Think and Save the World

The Practice Of Circle Sentencing In Indigenous Justice Systems

· 12 min read

The Problem with Punitive Justice at Its Root

Before we can look at what circle sentencing is and why it works, we have to look at what it's replacing — and be honest about what the punitive model actually does.

The modern Western criminal justice system operates on a set of assumptions so embedded that they feel like gravity: that crime is a violation of the law; that the state is the appropriate party to respond on behalf of victims; that punishment proportional to the offense is the mechanism of justice; and that removing the offender from society both protects the community and deters future offenders.

Each of these assumptions is contestable. Together, they produce a system that processes millions of people and produces measurable harm at scale.

The data is available and not particularly disputed. In the United States, which imprisons more people per capita than any nation on earth, recidivism rates within five years of release hover between 60 and 70 percent. The system costs more per person per year than a Harvard education. It concentrates primarily on poor communities and communities of color — not because these communities produce more crime, but because they produce more prosecuted crime, which is a different thing. Victims frequently report feeling invisible in the process that nominally exists to serve them. And the communities into which people are released after incarceration are rarely more healed than they were before.

This is not a system that has some bugs. This is a system working more or less as designed — designed for control, processing, and political optics, not for community healing or the reduction of future harm.

Circle sentencing emerged, in its contemporary form, from communities that had reason to be skeptical of that system. But the framework it operates on is not new. It is ancient.

Origins and Framework

Indigenous justice traditions across many cultures share a core orientation that Western legal systems do not: that harm is relational, not transactional. When someone commits an offense, the offense is understood as a rupture in the web of relationships that makes community possible. Justice, therefore, is not a calculation of punishment owed to an abstract law — it is a process of repairing the web.

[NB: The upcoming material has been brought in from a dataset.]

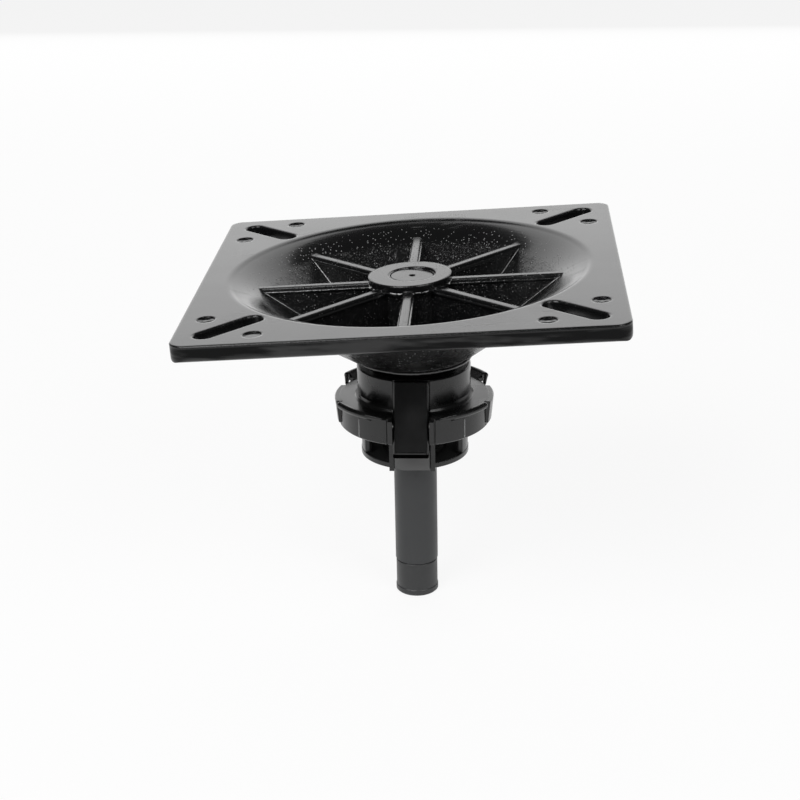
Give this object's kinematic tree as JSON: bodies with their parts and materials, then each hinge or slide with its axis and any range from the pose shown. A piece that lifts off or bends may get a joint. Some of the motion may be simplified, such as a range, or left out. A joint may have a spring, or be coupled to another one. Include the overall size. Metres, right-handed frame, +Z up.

This is not a romantic or impractical idea. It's a sophisticated theory of causation. People cause harm because of something in their circumstances, their history, their relationships, their community. And the harm lands in those same structures. The crime doesn't exist outside of community; it exists because of failures in community and inflicts damage on community. A response that removes the person and calls itself done has addressed none of the actual causal factors.

Peacemaking circles, talking circles, healing circles — these practices under various names appear in First Nations communities across Canada, tribal communities across the United States, Maori communities in New Zealand, Aboriginal communities in Australia, and many others. The specific forms vary. The underlying logic is consistent.

The modern circle sentencing process, as formalized and studied in criminal justice contexts, typically involves:

The Keeper — a trained facilitator (often an elder or community leader) who manages the process, holds the talking piece, and ensures the circle maintains its purpose.

The Talking Piece — a physical object (a stone, a feather, a carved piece of wood) that is passed around the circle and confers the right to speak. Only the person holding the talking piece speaks. Everyone else listens. This seemingly simple protocol changes the dynamics of conversation fundamentally: it slows things down, it distributes voice equitably, and it prevents the kind of adversarial interruption that characterizes Western legal process.

The Circle Participants — the offender and their support network (family, mentors), the victim and their support network, elders and community members with a stake in the outcome, and often a justice system representative (probation officer, crown attorney, or equivalent) who is there to document and, later, to formalize whatever the circle agrees to.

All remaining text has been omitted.